Ilustrasi gelombang tinggi (IDN Times/Mardya Shakti)
Perairan Bali Utara atau Laut Bali juga terdapat struktur sesar aktif yang merupakan kelanjutan atau terusan Sesar Naik Flores (Flores Back Arc Thrust). Kondisi tektonik ini menjadikan wilayah pesisir utara Bali menjadi kawasan yang rawan gempa bumi dan tsunami.
Inilah yang bertanggung jawab terhadap beberapa gempa besar yang terjadi di Bali. Catatan bencana ini juga tercatat dalam lontar yang disimpan di Puri Ayodya, Singaraja, seperti yang diungkapkan oleh I Made Kris Adi Astra, Analis dari BMKG Wilayah 2 Denpasar.
”Pada hari Rabu umanis kurantil tahun Saka 1737 (22 November 1815), gempa bumi besar mengguncang."
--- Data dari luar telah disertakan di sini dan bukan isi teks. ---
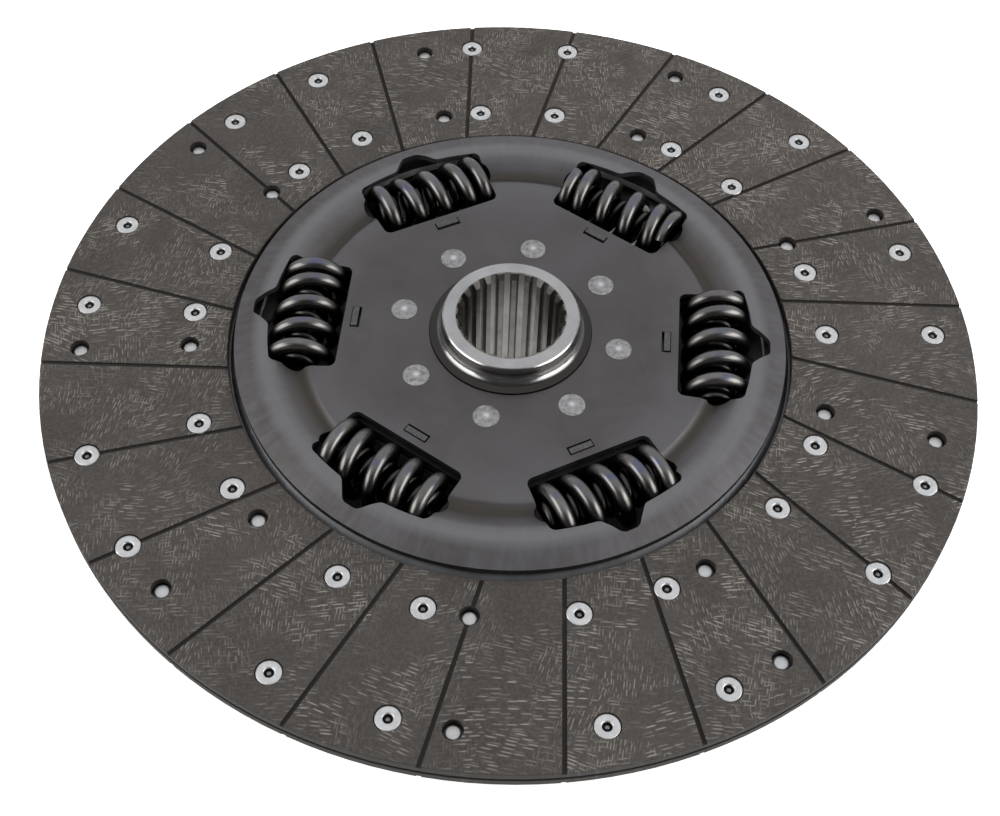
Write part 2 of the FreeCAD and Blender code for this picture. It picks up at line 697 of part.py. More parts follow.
def sector(inner, outer, half_angle):
    """A punch over the part of a ring within half_angle of the X axis."""
    height = float(S["punch_height"])
    directions = [FreeCAD.Vector(math.cos(a), math.sin(a), 0) for a in (-half_angle, 0, half_angle)]
    low = FreeCAD.Vector(0, 0, float(middle) - height / 2)
    far = [d * outer + low for d in directions]
    near = [d * inner + low for d in directions]
    edges = [
        Part.Arc(*far).toShape(),
        Part.LineSegment(far[2], near[2]).toShape(),
        Part.Arc(*near[::-1]).toShape(),
        Part.LineSegment(near[0], far[0]).toShape(),
    ]
    return Part.Face(Part.Wire(edges)).extrude(FreeCAD.Vector(0, 0, height))


def turned(shape, angle):
    return shape.rotated(FreeCAD.Vector(), FreeCAD.Vector(0, 0, 1), angle)


def upright(x, y, radius):
    height = float(S["punch_height"])
    return Part.makeCylinder(radius, height, FreeCAD.Vector(x, y, float(middle) - height / 2))


def make_facing(label, side, riveted, reached):
    """Grooved lining ring, riveted at some lands and open over the other facing's rivets."""
    body = new_body(label)
    low, high, bevel = spread_half, facing_top, S["facing_bevel"]
    levels = [low, high - bevel, high]
    back, shoulder, face = (middle + level * side for level in levels)
    section = sketch_on(body, "XZ_Plane", f"{label}_section")
    outline(section, [
        (S["facing_bore"], back),
        (S["facing_bore"], shoulder),
        (S["facing_bore"] + bevel, face),
        (S["facing_radius"] - bevel, face),
        (S["facing_radius"], shoulder),
        (S["facing_radius"], back),
    ])
    revolve(body, f"{label}_ring", section)

    # Counterbores, shank holes and access holes, in one repeat of the pattern
    seats = sketch_on(body, "XY_Plane", f"{label}_seats", lift=face)
    holes = sketch_on(body, "XY_Plane", f"{label}_holes")
    for x, y in rivet_places(riveted):
        circle(seats, S["rivet_head"] + S["seat_gap"], x, y)
        circle(holes, S["rivet_shank"] + S["rivet_gap"], x, y)
    for x, y in rivet_places(reached):
        circle(holes, S["access_radius"], x, y)
    sunk = pocket(body, f"{label}_seat", seats, S["rivet_sink"] + S["rivet_flange"], up=side < 0)
    around(body, f"{label}_all_seats", [sunk], S["pad_count"])
    around(body, f"{label}_all_holes", [pocket(body, f"{label}_hole", holes)], S["pad_count"])

    # Each groove's line passes the axis at a distance and runs out at the rim.
    first_turn = float(S["groove_phase"] - S["land_phase"])
    groove = sketch_on(body, "XY_Plane", f"{label}_groove_line", lift=face, turn=first_turn)
    near, far = S["groove_offset"] - S["groove_width"] / 2, S["groove_offset"] + S["groove_width"] / 2
    start, end = S["facing_bore"] / 2, S["facing_radius"] + S["groove_width"]
    outline(groove, [(start, near), (end, near), (end, far), (start, far)])
    cut = pocket(body, f"{label}_groove", groove, S["groove_depth"], up=side < 0)
    around(body, f"{label}_grooves", [cut], S["groove_count"])
    stand_at(body, S["land_phase"])
    return body


def make_front_facing_rivets():
    """Tubular rivets: a wide flange in the facing and an end rolled over behind a front land."""
    body = new_body("front_facing_rivets")
    flange_top = facing_top - S["rivet_sink"]
    flange_low = flange_top - S["rivet_flange"]
    curl_low = land_rise - S["curl_height"]
    rivets = []
    for number, (radius_name, angle) in enumerate(rivet_circles(ring_angles()), 1):
        rivets.append(axis_solid(body, f"front_rivet_{number}", [
            (S["rivet_bore"], middle + curl_low),
            (S["rivet_curl"], middle + curl_low),
            (S["rivet_curl"], middle + land_rise),
            (S["rivet_shank"], middle + land_rise),
            (S["rivet_shank"], middle + flange_low),
            (S["rivet_head"], middle + flange_low),
            (S["rivet_head"], middle + flange_top - S["rivet_flange"] / 3),
            (S["rivet_head"] - S["rivet_flange"] / 2, middle + flange_top),
            (S["rivet_bore"], middle + flange_top),
        ], S[radius_name], angle))
    around(body, "all_front_rivets", rivets, S["pad_count"])
    stand_at(body, S["land_phase"])
    return body


def make_rear_facing_rivets():
    """Solid rivets of the rear facing. Their closed ends are seen down the front facing's access holes."""
    body = new_body("rear_facing_rivets")
    head_face = facing_top - S["rivet_sink"]
    head_low = head_face - S["rivet_flange"]
    rivets = []
    for number, (radius_name, angle) in enumerate(rivet_circles(button_angles()), 1):
        rivets.append(axis_solid(body, f"rear_rivet_{number}", [
            (0, middle - head_face),
            (S["rivet_head"], middle - head_face),
            (S["rivet_head"], middle - head_low),
            (S["rivet_shank"], middle - head_low),
            (S["rivet_shank"], middle - land_rise),
            (S["button_radius"], middle - land_rise),
            (S["button_radius"], middle - land_rise + S["button_height"] - S["button_chamfer"]),
            (S["button_radius"] - S["button_chamfer"], middle - land_rise + S["button_height"]),
            (0, middle - land_rise + S["button_height"]),
        ], S[radius_name], angle))
    around(body, "all_rear_rivets", rivets, S["pad_count"])
    stand_at(body, S["land_phase"])
    return body


def rivet_circles(angles):
    return [(name, angle) for name in ("rivet_circle_inner", "rivet_circle_outer") for angle in angles]


# Friction pieces round the flange


def make_friction_washer():
    """Thin lining between the drive plate and the pressure ring."""
    body = new_body("front_friction_washer")
    flat = sketch_on(body, "XY_Plane", "washer_ring", lift=middle + drive_half)
    circle(flat, S["friction_outer"])
    circle(flat, S["friction_inner"])
    pad(body, "washer_sheet", flat, S["washer_thickness"])
    return body


def add_lugs(body, side, base):
    """Six lugs on a ring, standing in the slots of a cover plate."""
    lug = sketch_on(body, "XY_Plane", f"{body.Label}_lug", lift=middle + base * side)
    inner, outer = S["slot_inner"] + S["lug_inner_gap"], S["slot_outer"] - S["lug_gap"]
    half = S["slot_half"] - S["lug_end_gap"]
    outline(lug, [(inner, -half), (outer, -half), (outer, half), (inner, half)])
    top = cover_top + S["lug_rise"]
    raised = pad(body, f"{body.Label}_first_lug", lug, top - base, down=side < 0)
    around(body, f"{body.Label}_lugs", [raised], S["window_count"])
    stand_at(body, S["window_phase"])


def make_pressure_ring():
    """Steel ring pressed on the washer by the disc spring and kept from turning by its lugs."""
    body = new_body("front_pressure_ring")
    base = drive_half + S["washer_thickness"]
    web = sketch_on(body, "XY_Plane", "pressure_web", lift=middle + base)
    circle(web, S["slot_outer"] - S["lug_gap"])
    circle(web, S["friction_inner"])
    pad(body, "pressure_sheet", web, S["pressure_thickness"])
    add_lugs(body, 1, base)
    return body


def make_rear_friction_ring():
    """Moulded ring between the drive plate and the rear cover, with the same lugs."""
    body = new_body("rear_friction_ring")
    web = sketch_on(body, "XY_Plane", "rear_ring_web", lift=middle - drive_half)
    circle(web, S["slot_outer"] - S["lug_gap"])
    circle(web, S["friction_inner"])
    pad(body, "rear_ring_web_pad", web, flange_half - drive_half, down=True)
    add_lugs(body, -1, drive_half)
    return body


def make_disc_spring():
    """Coned ring that loads the friction pieces, its inner edge on the ring and its outer on the cover."""
    body = new_body("disc_spring")
    low = middle + drive_half + S["washer_thickness"] + S["pressure_thickness"]
    high = middle + flange_half
    inner, outer = S["friction_inner"], S["friction_outer"]
    section = sketch_on(body, "XZ_Plane", "cone_section")
    outline(section, [
        (inner, low),
        (outer, high - S["disc_spring_thickness"]),
        (outer, high),
        (inner, low + S["disc_spring_thickness"]),
    ])
    revolve(body, "cone", section)
    return body


# Springs


def add_coil(body, name, wire, coil, height, turn, sides, pitch, turns, left):
    """One stretch of a spring's helix, swept from a section that stands in a plane through the axis."""
    section = sketch_on(body, "XZ_Plane", f"{name}_section", up=height, turn=turn)
    reach = 0.5 / math.cos(math.pi / sides)
    corners = []
    for number in range(sides):
        angle = 2 * math.pi * (number + 0.5) / sides
        corners.append((coil + wire * (reach * math.cos(angle)), wire * (reach * math.sin(angle))))
    outline(section, corners)
    helix = body.newObject("PartDesign::AdditiveHelix", name)
    helix.Profile = section
    helix.ReferenceAxis = (section, ["V_Axis"])
    helix.Mode = "pitch-turns-angle"
    helix.setExpression("Pitch", pitch.formula)
    helix.setExpression("Turns", turns.formula)
    helix.LeftHanded = left
    body.Tip = helix
    return helix


def make_spring(label, family, number, sides, left):
    """Cylindrical damper spring with closed, ground ends, lying along its window."""
    body = new_body(label)
    wire, coil, pitch = S[f"{family}_wire"], S[f"{family}_coil"], S[f"{family}_pitch"]
    half = S["window_half"] - S["spring_gap"]
    closed_pitch, closed = wire + S["closed_gap"], S["closed_turns"]
    start = -half + wire * S["ground_share"]
    closed_rise = closed_pitch * closed
    free_turns = (-start - closed_rise) * 2 / pitch
    hand = -1 if left else 1
    first_turn = hand * float(closed) * 360
    last_turn = first_turn + hand * float(free_turns) * 360
    free_start, free_end = start + closed_rise, -start - closed_rise
    add_coil(body, f"{label}_low", wire, coil, start, 0, sides, closed_pitch, closed, left)
    add_coil(body, f"{label}_free", wire, coil, free_start, first_turn, sides, pitch, free_turns, left)
    add_coil(body, f"{label}_high", wire, coil, free_end, last_turn, sides, closed_pitch, closed, left)
    for name, height, up in ((f"{label}_low_end", -half, False), (f"{label}_high_end", half, True)):
        grinding = sketch_on(body, "XY_Plane", name, lift=height)
        circle(grinding, coil + wire)
        pocket(body, f"{name}_ground", grinding, wire, up=up)
    along = float(S["window_phase"]) + window_step * number
    turn = FreeCAD.Rotation(FreeCAD.Vector(0, 0, 1), SPRING_TURNS[number])
    lying = FreeCAD.Rotation(FreeCAD.Vector(1, 0, 0), -90) * turn
    body.Placement.Rotation = FreeCAD.Rotation(FreeCAD.Vector(0, 0, 1), along) * lying
    east, north = on_circle(S["coil_place"], S["window_phase"] + window_step * number)
    body.setExpression("Placement.Base.x", east.formula)
    body.setExpression("Placement.Base.y", north.formula)
    body.setExpression("Placement.Base.z", middle.formula)
    return body


pieces = [
    make_hub(),
    make_cover("front_cover_plate", 1),
    make_cover("rear_cover_plate", -1),
    make_hub_rivets(),
    make_drive_plate(),
    make_cushion_disc(),
    make_cushion_rivets(),
    make_facing("front_facing", 1, ring_angles(), button_angles()),
    make_facing("rear_facing", -1, button_angles(), ring_angles()),
    make_front_facing_rivets(),
    make_rear_facing_rivets(),
    make_friction_washer(),
    make_pressure_ring(),
    make_disc_spring(),
    make_rear_friction_ring(),
]
for number in range(int(S["window_count"].number)):
    pieces.append(make_spring(f"outer_spring_{number + 1}", "outer", number, 8, False))
    pieces.append(make_spring(f"inner_spring_{number + 1}", "inner", number, 6, True))
doc.recompute()

for item in doc.Objects:
    if {"Invalid", "Error"} & set(item.State):
        raise RuntimeError(f"{item.Name} failed: {item.State}")
for piece in pieces:
    if piece.Shape.isNull() or not piece.Shape.isValid():
        raise RuntimeError(f"{piece.Label} has no valid shape")

os.makedirs("parts", exist_ok=True)
for piece in pieces:
    piece.Shape.exportStep(f"parts/{piece.Label}.step")
    print(piece.Label, len(piece.Shape.Solids), "solids", round(piece.Shape.Volume), "mm3")
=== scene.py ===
# %% [markdown]
# # A dry clutch disc
#
# The solids of this clutch disc come from CAD and stay where they are. This lesson gives them their finishes, and it
# makes again, as smooth surfaces, the pieces that live from their curves: above all the twelve damper springs. Every
# length is in metres. The shaft axis is Z, and Z points to the flywheel side.

import math

import bmesh
import bpy
import numpy as np
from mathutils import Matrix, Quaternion, Vector


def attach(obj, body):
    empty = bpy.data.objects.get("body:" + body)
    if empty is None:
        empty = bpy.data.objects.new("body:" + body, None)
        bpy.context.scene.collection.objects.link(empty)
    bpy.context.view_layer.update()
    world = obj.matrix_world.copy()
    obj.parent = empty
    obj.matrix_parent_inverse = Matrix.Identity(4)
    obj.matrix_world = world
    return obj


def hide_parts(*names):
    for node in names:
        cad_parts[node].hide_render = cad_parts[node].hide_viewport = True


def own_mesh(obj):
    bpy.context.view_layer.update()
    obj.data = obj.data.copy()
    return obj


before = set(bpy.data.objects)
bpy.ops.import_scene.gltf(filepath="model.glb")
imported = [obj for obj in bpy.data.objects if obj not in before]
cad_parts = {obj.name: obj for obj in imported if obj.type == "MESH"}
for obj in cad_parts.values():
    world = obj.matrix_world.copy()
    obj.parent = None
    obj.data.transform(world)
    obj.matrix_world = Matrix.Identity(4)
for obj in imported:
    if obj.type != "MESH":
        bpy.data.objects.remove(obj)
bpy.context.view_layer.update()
MM = 0.001
MIDDLE = 51 * MM

# %% [markdown]
# ## The camera
#
# The picture was taken from in front of the disc and above it. The ring of rivets on the facing fixes the lens and the
# place: they lie on circles, so their ellipses in the picture give both. A camera can be built from a matrix, but a
# place, a direction and a roll say more, so those are used.

# %% Camera
camera_data = bpy.data.cameras.new("camera")
camera_data.lens = 53.794
camera_data.sensor_width = 36.0
camera_data.clip_start = 0.01
camera = bpy.data.objects.new("camera", camera_data)
bpy.context.scene.collection.objects.link(camera)
bpy.context.scene.camera = camera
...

Disebutkan, getaran gempa bumi mengakibatkan pegunungan retak dan longsor dengan suara menggelegar seperti guntur. Longsoran pegunungan tersebut menimpa Ibu Kota Buleleng, Singaraja. Desa-desa tersapu ke laut. Bencana ini menewaskan 10.523 orang. Banyak pejabat penting kerajaan turut menjadi korban. Tetapi Raja Buleleng, I Goesti Angloerah Gde Karang, selamat. Dari catatan itu, diperkirakan gempa itu sampai menimbulkan tsunami.
Catatan lebih rinci lagi disebutkan oleh Arthur Wichman (1918) ketika menyusun katalog gempa bumi di Kepulauan Indonesia periode 1538-1877. Bahwa, gempa itu terjadi pada 22 November 1815 sekitar pukul 10 malam.